TASK STATEMENT. Restate each of the lines given below, word for word.
◆ ◆ ◆ ◆
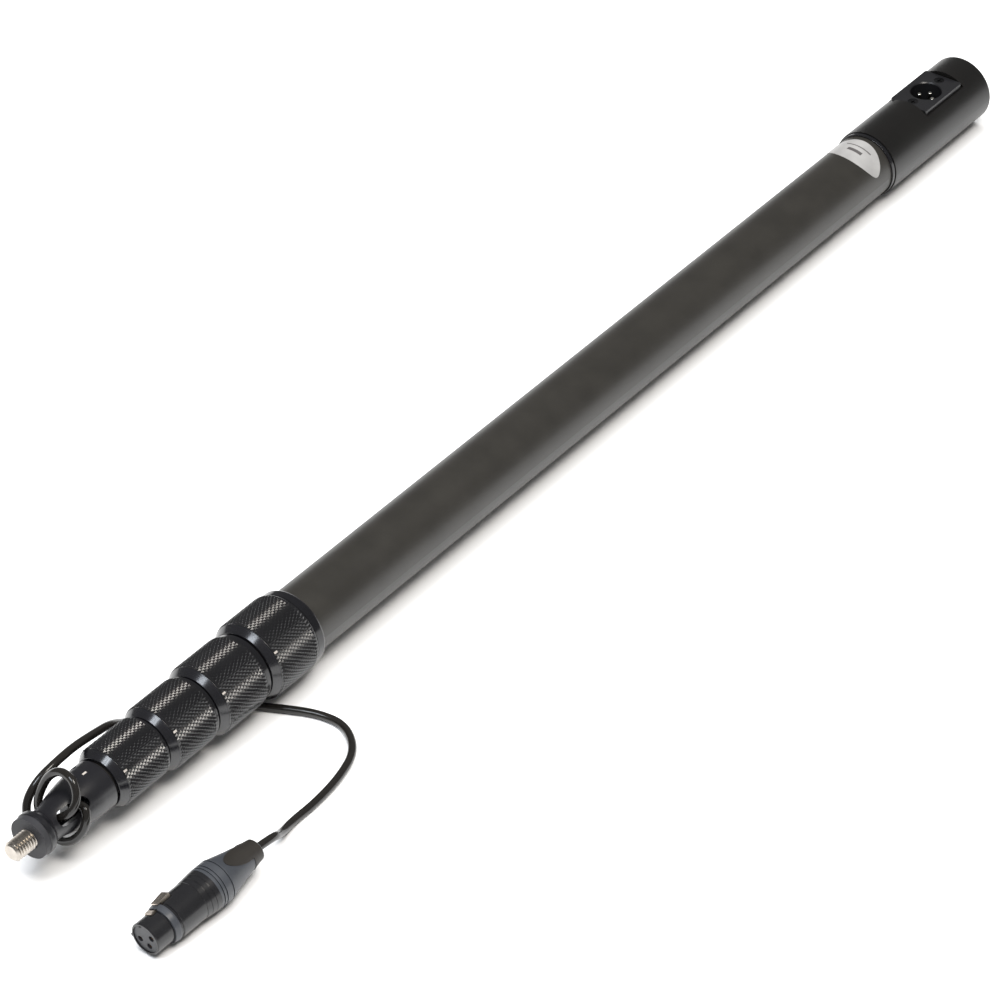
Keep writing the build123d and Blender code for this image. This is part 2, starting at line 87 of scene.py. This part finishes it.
# ---------------------------------------------------------------- material helpers
def new_material(name, color, roughness, metallic=0.0, specular=0.5):
    """A material with one Principled shader, its node tree and that shader."""
    material = bpy.data.materials.new(name)
    material.use_nodes = True
    tree = material.node_tree
    shader = tree.nodes["Principled BSDF"]
    shader.inputs["Base Color"].default_value = (*color, 1)
    shader.inputs["Roughness"].default_value = roughness
    shader.inputs["Metallic"].default_value = metallic
    shader.inputs["Specular IOR Level"].default_value = specular
    return material, tree, shader


def noise(tree, scale, detail=3.0, stretch=(1, 1, 1)):
    """Noise in object space, scale in features per metre, squeezed along each axis by stretch."""
    place = tree.nodes.new("ShaderNodeTexCoord")
    mapping = tree.nodes.new("ShaderNodeMapping")
    mapping.inputs["Scale"].default_value = stretch
    texture = tree.nodes.new("ShaderNodeTexNoise")
    texture.inputs["Scale"].default_value = scale
    texture.inputs["Detail"].default_value = detail
    tree.links.new(place.outputs["Object"], mapping.inputs["Vector"])
    tree.links.new(mapping.outputs["Vector"], texture.inputs["Vector"])
    return texture.outputs["Fac"]


def vary_color(tree, shader, factor, dark, light):
    """Base colour that runs from dark to light over the middle of the factor's range."""
    ramp = tree.nodes.new("ShaderNodeValToRGB")
    ramp.color_ramp.elements[0].position = 0.35
    ramp.color_ramp.elements[0].color = (*dark, 1)
    ramp.color_ramp.elements[1].position = 0.65
    ramp.color_ramp.elements[1].color = (*light, 1)
    tree.links.new(factor, ramp.inputs["Fac"])
    tree.links.new(ramp.outputs["Color"], shader.inputs["Base Color"])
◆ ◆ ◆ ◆
WRITTEN RESPONSE.
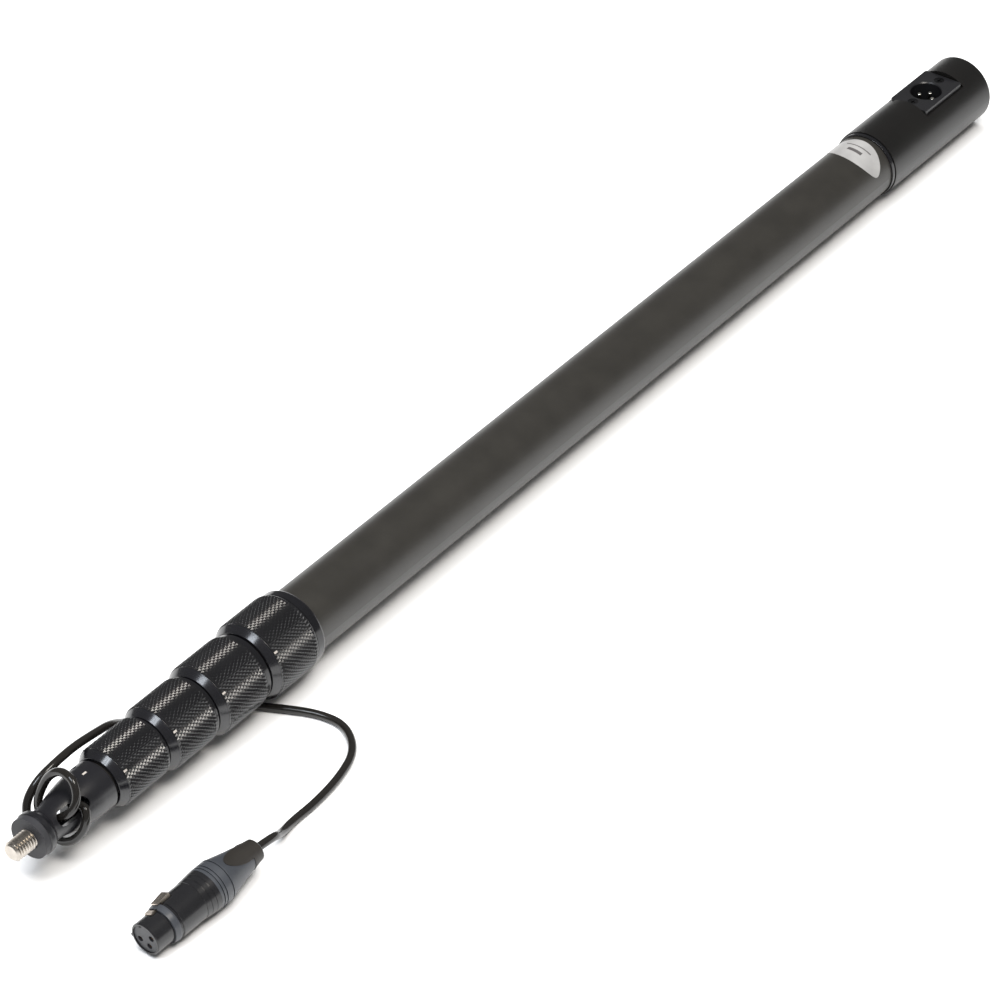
Keep writing the build123d and Blender code for this image. This is part 2, starting at line 87 of scene.py. This part finishes it.
# ---------------------------------------------------------------- material helpers
def new_material(name, color, roughness, metallic=0.0, specular=0.5):
    """A material with one Principled shader, its node tree and that shader."""
    material = bpy.data.materials.new(name)
    material.use_nodes = True
    tree = material.node_tree
    shader = tree.nodes["Principled BSDF"]
    shader.inputs["Base Color"].default_value = (*color, 1)
    shader.inputs["Roughness"].default_value = roughness
    shader.inputs["Metallic"].default_value = metallic
    shader.inputs["Specular IOR Level"].default_value = specular
    return material, tree, shader


def noise(tree, scale, detail=3.0, stretch=(1, 1, 1)):
    """Noise in object space, scale in features per metre, squeezed along each axis by stretch."""
    place = tree.nodes.new("ShaderNodeTexCoord")
    mapping = tree.nodes.new("ShaderNodeMapping")
    mapping.inputs["Scale"].default_value = stretch
    texture = tree.nodes.new("ShaderNodeTexNoise")
    texture.inputs["Scale"].default_value = scale
    texture.inputs["Detail"].default_value = detail
    tree.links.new(place.outputs["Object"], mapping.inputs["Vector"])
    tree.links.new(mapping.outputs["Vector"], texture.inputs["Vector"])
    return texture.outputs["Fac"]


def vary_color(tree, shader, factor, dark, light):
    """Base colour that runs from dark to light over the middle of the factor's range."""
    ramp = tree.nodes.new("ShaderNodeValToRGB")
    ramp.color_ramp.elements[0].position = 0.35
    ramp.color_ramp.elements[0].color = (*dark, 1)
    ramp.color_ramp.elements[1].position = 0.65
    ramp.color_ramp.elements[1].color = (*light, 1)
    tree.links.new(factor, ramp.inputs["Fac"])
    tree.links.new(ramp.outputs["Color"], shader.inputs["Base Color"])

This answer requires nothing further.